If I may say so ladies and gentlemen, it is particularly heart-warming to see so many of you gathered here this evening, and to know how determined you are to help those who were so cruelly affected by the catastrophic bushfires in Australia recently. I was most touched to have been invited to join you for this occasion and to have an opportunity to express, once again, just how much my family and I care about what I can only imagine must have seemed like an apocalyptic vision of Hell that the Australian people have been through over these past, desperately trying, few months.
Like all of you, I was profoundly shocked by the extent and intensity of the fires which swept Australia this Summer. They affected an area, as you’ll know better than I, larger than Scotland, and even the most seasoned firefighters were taken aback by their ferocity. These terrifying fires robbed people of their lives, their loved ones, and their property; driving them from their homes while, at the same time, wreaking untold devastation on Australia’s unique and precious wildlife. The scale of the loss is as appalling as it is heart-breaking and it is dreadful to think of the suffering that so many Australians have had to endure.
I must say, I was deeply moved by the letters my family and I received from Australians describing the dreadful scenes they witnessed.
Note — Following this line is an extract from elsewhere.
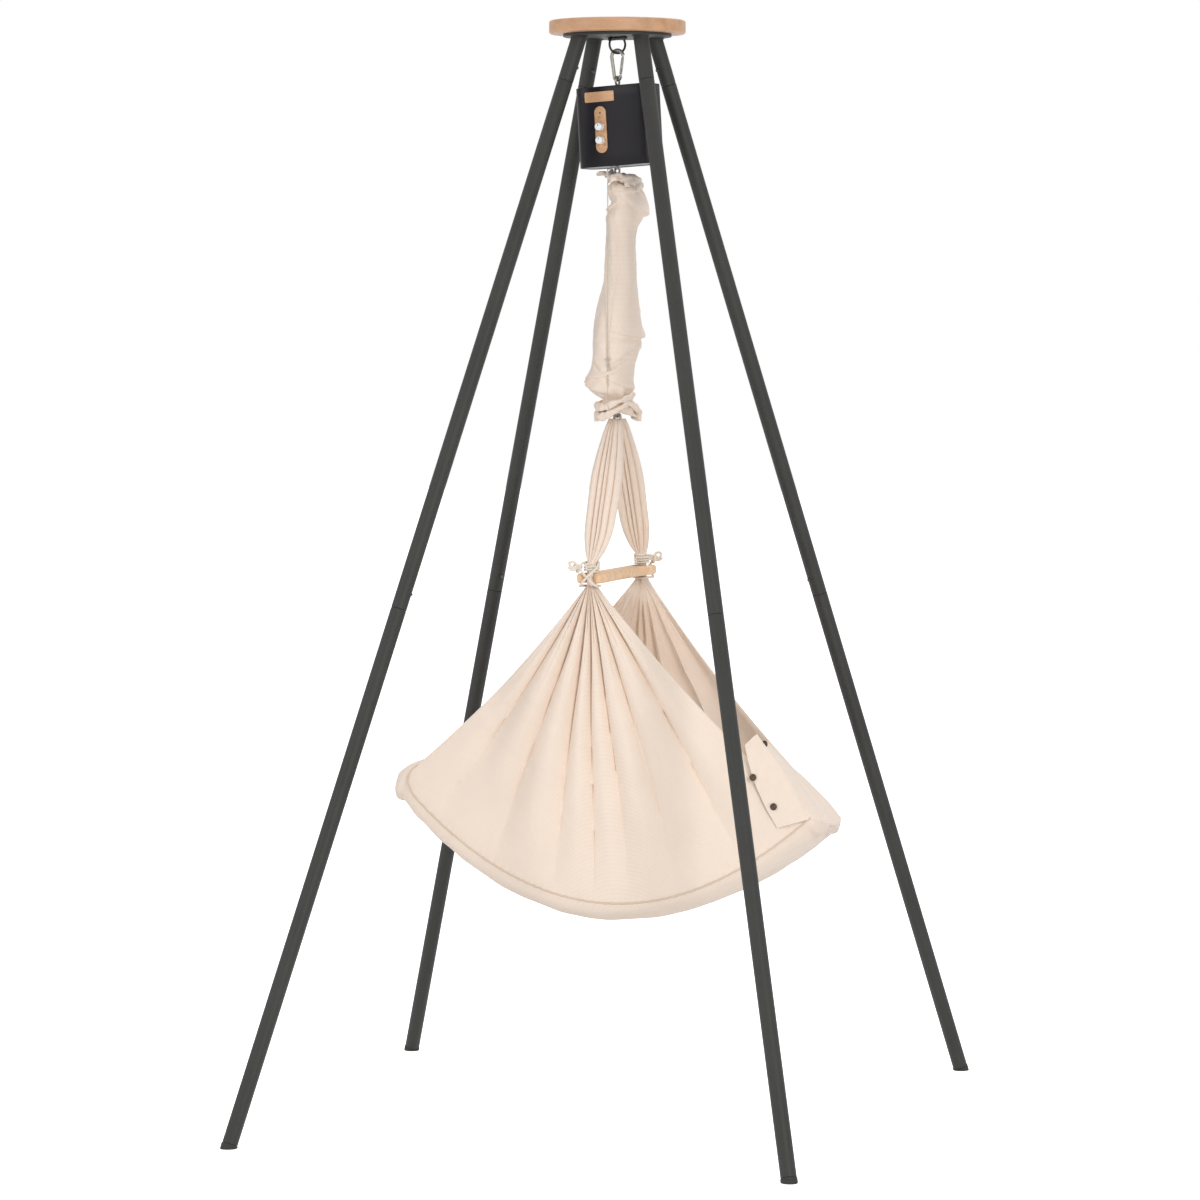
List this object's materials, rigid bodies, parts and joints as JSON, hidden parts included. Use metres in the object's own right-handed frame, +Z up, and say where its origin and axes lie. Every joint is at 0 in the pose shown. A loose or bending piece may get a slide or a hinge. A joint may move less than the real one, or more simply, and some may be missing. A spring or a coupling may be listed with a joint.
{
  "type": "baby spring cradle",
  "caption": "Cloth baby hammock hung by straps from a sleeved coil spring under a small motor box, in a splayed tube stand with a round wooden top.",
  "frame": {"origin": "on the floor, in the middle of the box round the whole part, which is the box round the four feet", "axes": "+Z up, +X along the hammock towards its buttoned end, +Y across it, away from the side that the controls face"},
  "size_m": [1.1286, 1.2734, 1.99],
  "materials": {
    "beech": "satin",
    "black_steel": "matte",
    "steel": "plain",
    "black_rubber": "matte",
    "graphite_paint": "satin",
    "black_plastic": "matte",
    "white_plastic": "gloss",
    "board_green": "matte",
    "webbing": "woven",
    "cream_cotton": "twill",
    "white_rope": "twisted",
    "grey_cord": "braided"
  },
  "bodies": {
    "stand": {"top_disc": "beech", "hub_plate": "black_steel", "leg_socket_front_left": "black_steel", "upper_leg_front_left": "black_steel", "lower_leg_front_left": "black_steel", "foot_cap_front_left": "black_rubber", "leg_socket_back_left": "black_steel", "upper_leg_back_left": "black_steel", "lower_leg_back_left": "black_steel", "foot_cap_back_left": "black_rubber", "leg_socket_back_right": "black_steel", "upper_leg_back_right": "black_steel", "lower_leg_back_right": "black_steel", "foot_cap_back_right": "black_rubber", "leg_socket_front_right": "black_steel", "upper_leg_front_right": "black_steel", "lower_leg_front_right": "black_steel", "foot_cap_front_right": "black_rubber"},
    "ring": {"hanging_ring": "black_steel"},
    "upper_hook": {"upper_snap_hook": "steel"},
    "upper_gate": {"upper_hook_gate": "steel"},
    "motor_box": {"motor_housing": "graphite_paint", "housing_lid": "graphite_paint", "housing_base": "graphite_paint", "name_plate": "beech", "control_plate": "beech", "circuit_board": "board_green", "eye_bolt": "steel", "motor_bracket": "steel", "gear_motor": "steel", "power_inlet": "black_plastic", "lift_belt": "webbing"},
    "speed_control": {"speed_knob": "white_plastic"},
    "timer_control": {"timer_knob": "white_plastic"},
    "drum": {"winding_drum": "black_plastic"},
    "lift": {"lift_hook": "steel", "main_spring": "steel", "spring_sleeve": "cream_cotton", "safety_cord": "grey_cord"},
    "spring_end": {"lower_ring": "steel"},
    "lower_hook": {"lower_snap_hook": "steel"},
    "lower_gate": {"lower_hook_gate": "steel"},
    "hammock": {"webbing_loop": "webbing", "spreader_bar": "beech", "front_tie": "white_rope", "back_tie": "white_rope", "front_panel": "cream_cotton", "back_panel": "cream_cotton", "mattress_pocket": "cream_cotton", "mattress": "cream_cotton", "buttoned_end_flap": "cream_cotton", "plain_end_flap": "cream_cotton"},
    "button_front_left_1": {"snap_button_front_left_1": "steel"},
    "button_front_left_2": {"snap_button_front_left_2": "steel"},
    "button_back_left_1": {"snap_button_back_left_1": "steel"},
    "button_back_left_2": {"snap_button_back_left_2": "steel"},
    "button_back_right_1": {"snap_button_back_right_1": "steel"},
    "button_back_right_2": {"snap_button_back_right_2": "steel"},
    "button_front_right_1": {"snap_button_front_right_1": "steel"},
    "button_front_right_2": {"snap_button_front_right_2": "steel"}
  },
  "joints": [
    {"name": "ring_swing", "type": "hinge", "parent": "stand", "child": "ring", "pos_m": [0.04785, -0.00218, 1.9581], "axis": [-0.7071, 0.7071, 0], "range_deg": [-4, 4]},
    {"name": "hook_swing", "type": "hinge", "parent": "ring", "child": "upper_hook", "pos_m": [0.04785, -0.00218, 1.9314], "axis": [-0.7071, -0.7071, 0], "range_deg": [-4, 4]},
    {"name": "upper_gate_open", "type": "hinge", "parent": "upper_hook", "child": "upper_gate", "pos_m": [0.05467, -0.00339, 1.89522], "axis": [-0.1736, -0.9848, 0], "range_deg": [0, 20], "stiffness_Nm_per_rad": 0.05, "springref_deg": -22.92},
    {"name": "box_turn", "type": "hinge", "parent": "upper_hook", "child": "motor_box", "pos_m": [0.04785, -0.00218, 1.88345], "axis": [0, 0, 1], "range_deg": [-12, 12]},
    {"name": "speed_turn", "type": "hinge", "parent": "motor_box", "child": "speed_control", "pos_m": [0.02737, -0.03836, 1.79735], "axis": [0.1219, 0.9925, 0], "range_deg": [0, 270]},
    {"name": "timer_turn", "type": "hinge", "parent": "motor_box", "child": "timer_control", "pos_m": [0.02881, -0.03853, 1.7729], "axis": [0.1219, 0.9925, 0], "range_deg": [0, 270]},
    {"name": "lift", "type": "slide", "parent": "motor_box", "child": "lift", "axis": [0, 0, -1], "range_m": [0, 0.04], "deforming": ["lift_belt"]},
    {"name": "drum_turn", "type": "hinge", "parent": "motor_box", "child": "drum", "pos_m": [0.05718, -0.00333, 1.80888], "axis": [-0.1219, -0.9925, 0], "range_deg": [0, 245]},
    {"name": "spring_bounce", "type": "slide", "parent": "lift", "child": "spring_end", "axis": [0, 0, -1], "range_m": [-0.04, 0.2], "stiffness_N_per_m": 400, "springref_m": -0.0601, "deforming": ["main_spring", "spring_sleeve", "safety_cord"]},
    {"name": "hammock_roll", "type": "hinge", "parent": "spring_end", "child": "lower_hook", "pos_m": [0.04785, -0.00218, 1.3158], "axis": [1, 0, 0], "range_deg": [-5, 5]},
    {"name": "lower_gate_open", "type": "hinge", "parent": "lower_hook", "child": "lower_gate", "pos_m": [0.04785, 0.00891, 1.29123], "axis": [1, 0, 0], "range_deg": [0, 20], "stiffness_Nm_per_rad": 0.05, "springref_deg": -22.92},
    {"name": "hammock_pitch", "type": "hinge", "parent": "lower_hook", "child": "hammock", "pos_m": [0.04785, -0.00218, 1.2721], "axis": [0, 1, 0], "range_deg": [-10, 10]},
    {"name": "press_front_left_1", "type": "slide", "parent": "stand", "child": "button_front_left_1", "axis": [-0.6096, -0.7138, 0.3447], "range_m": [0, 0.0035], "stiffness_N_per_m": 1500, "springref_m": -0.002},
    {"name": "press_front_left_2", "type": "slide", "parent": "stand", "child": "button_front_left_2", "axis": [-0.6096, -0.7138, 0.3447], "range_m": [0, 0.0035], "stiffness_N_per_m": 1500, "springref_m": -0.002},
    {"name": "press_back_left_1", "type": "slide", "parent": "stand", "child": "button_back_left_1", "axis": [-0.7032, 0.6218, 0.3447], "range_m": [0, 0.0035], "stiffness_N_per_m": 1500, "springref_m": -0.002},
    {"name": "press_back_left_2", "type": "slide", "parent": "stand", "child": "button_back_left_2", "axis": [-0.7032, 0.6218, 0.3447], "range_m": [0, 0.0035], "stiffness_N_per_m": 1500, "springref_m": -0.002},
    {"name": "press_back_right_1", "type": "slide", "parent": "stand", "child": "button_back_right_1", "axis": [0.5847, 0.7343, 0.3447], "range_m": [0, 0.0035], "stiffness_N_per_m": 1500, "springref_m": -0.002},
    {"name": "press_back_right_2", "type": "slide", "parent": "stand", "child": "button_back_right_2", "axis": [0.5847, 0.7343, 0.3447], "range_m": [0, 0.0035], "stiffness_N_per_m": 1500, "springref_m": -0.002},
    {"name": "press_front_right_1", "type": "slide", "parent": "stand", "child": "button_front_right_1", "axis": [0.5926, -0.7277, 0.3453], "range_m": [0, 0.0035], "stiffness_N_per_m": 1500, "springref_m": -0.002},
    {"name": "press_front_right_2", "type": "slide", "parent": "stand", "child": "button_front_right_2", "axis": [0.5926, -0.7277, 0.3453], "range_m": [0, 0.0035], "stiffness_N_per_m": 1500, "springref_m": -0.002}
  ],
  "couplings": [
    {"joint": "drum_turn", "follows": "lift", "rad_per_m": 106.38}
  ]
}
One lady from New South Wales described how, driving through the Snowy Mountains near Canberra, she saw: “Hundreds and hundreds of miles of burnt trees – utter devastation everywhere. The one thing that I noticed” she went on, “was the silence… no birdsong of any type. My heart was broken at the sights we saw while driving through each small hamlet.”
Amidst the horror and the sorrow, I have, above all, felt the greatest possible sense of admiration for the extraordinary determination and resilience of the Australian people. The manner in which firefighters and other emergency services, as well as countless thousands of volunteers, in their own unique, Antipodean way, have risked their lives to defend neighbour and stranger alike, represents, it seems to me, the very essence of the Australian character.
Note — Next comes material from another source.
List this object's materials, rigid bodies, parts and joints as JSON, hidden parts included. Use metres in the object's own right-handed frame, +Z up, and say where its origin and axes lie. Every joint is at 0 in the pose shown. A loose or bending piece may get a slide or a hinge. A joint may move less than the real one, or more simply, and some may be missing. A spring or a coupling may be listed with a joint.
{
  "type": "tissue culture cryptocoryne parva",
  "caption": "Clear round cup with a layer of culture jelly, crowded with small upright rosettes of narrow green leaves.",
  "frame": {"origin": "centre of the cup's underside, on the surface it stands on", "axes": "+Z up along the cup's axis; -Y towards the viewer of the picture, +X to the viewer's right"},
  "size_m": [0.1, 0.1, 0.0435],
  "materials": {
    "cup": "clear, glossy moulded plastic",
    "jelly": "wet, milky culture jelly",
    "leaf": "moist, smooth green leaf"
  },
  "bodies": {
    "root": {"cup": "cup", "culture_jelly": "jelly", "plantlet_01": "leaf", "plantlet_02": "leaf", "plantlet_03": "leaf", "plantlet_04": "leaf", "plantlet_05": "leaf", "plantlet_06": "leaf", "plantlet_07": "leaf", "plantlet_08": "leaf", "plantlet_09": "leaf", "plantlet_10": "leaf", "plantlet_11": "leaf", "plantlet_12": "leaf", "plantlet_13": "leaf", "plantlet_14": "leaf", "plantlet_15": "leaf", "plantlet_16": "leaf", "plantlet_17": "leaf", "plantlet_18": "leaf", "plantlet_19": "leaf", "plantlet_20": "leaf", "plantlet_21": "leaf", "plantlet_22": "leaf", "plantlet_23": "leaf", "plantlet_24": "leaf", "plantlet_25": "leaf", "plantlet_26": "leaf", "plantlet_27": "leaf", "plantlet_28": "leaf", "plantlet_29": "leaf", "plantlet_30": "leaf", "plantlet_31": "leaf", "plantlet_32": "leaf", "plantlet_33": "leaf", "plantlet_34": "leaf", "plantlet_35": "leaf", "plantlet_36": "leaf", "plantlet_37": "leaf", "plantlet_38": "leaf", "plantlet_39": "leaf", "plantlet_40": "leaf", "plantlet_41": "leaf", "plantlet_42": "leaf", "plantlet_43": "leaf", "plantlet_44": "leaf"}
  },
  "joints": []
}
At times we saw that enduring spirit of Aussie ‘mateship’ tested by exhaustion, by the greatest pressure and by the gravest danger. It is not surprising that the firies’ helmet now stands alongside the diggers’ slouch hat as a powerful symbol of the courage, resilience and generosity for which Australians are renowned. At the very worst of times, we saw the very best of Australia – and knowing the Aussies, as I do after fifty-four years, that makes me very proud.
The dividend of that remarkable resilience is already clear. I have read such heartening reports of recovery in so many of the fire-affected communities; and I have been greatly encouraged by plans to restore some of the precious habitats that have been lost and by the fact that the Australian Government has provided $2 billion to the National Bushfire Recovery Fund to kick-start recovery and rebuilding, and to help communities and businesses get back on their feet.
However, the overriding, fundamental challenge remains. Tragically and terrifyingly, these bushfires are becoming ever more frequent and more fierce as temperatures rise, breaking records even in Australia’s capital cities, with a truly alarming 48.9°c in the Sydney suburb of Penrith in early January, just as we saw 46.6°c in Adelaide last year. Longer, hotter, drier summers are the new reality with which Australia must contend. And so, while we pray that the devastation of this past bushfire season will not be seen again, we must, it troubles me to say, be prepared that it may be very likely repeated and that the resilience of the Australian people will continue to be tested in an unprecedented way…
Through all of this, I can only hope that Australians are able to draw strength from knowing just how much so many people around the world care about their situation. Thoughts and prayers are important, of course, but they only go so far: it has mattered even more that so many friends of Australia, particularly here in the United Kingdom, have been so generous in donating to charities and bushfire recovery causes.
My Prince’s Trust Australia is playing its own small part by working with a range of stakeholders including the Kangaroo Island Council, and Shane Fitzsimmons, Commissioner of the New South Wales Rural Fire Service, on a medium and long-term response to the bushfires. This includes helping with the design and rebuilding of a community centre in South Australia which, I hope, might offer a useful blueprint for other communities working so hard to rebuild.
I do know, Ladies and Gentlemen, just how much each of you is doing to support those Australian communities as they recover from the bushfires or, indeed, as we are discovering with ever-greater extremes in weather patterns, those who are now having to contend with serious flooding. I am sure that tonight’s dinner will make a very significant contribution to all these efforts.
Now, I am only too aware that so many of you feel the same deep affection for Australia and her people that I have always felt, and which is now etched into my sub-conscious. And so I can only thank you again ladies and gentlemen, for your tremendous generosity and for the friendship and solidarity you have shown to those who have borne so much.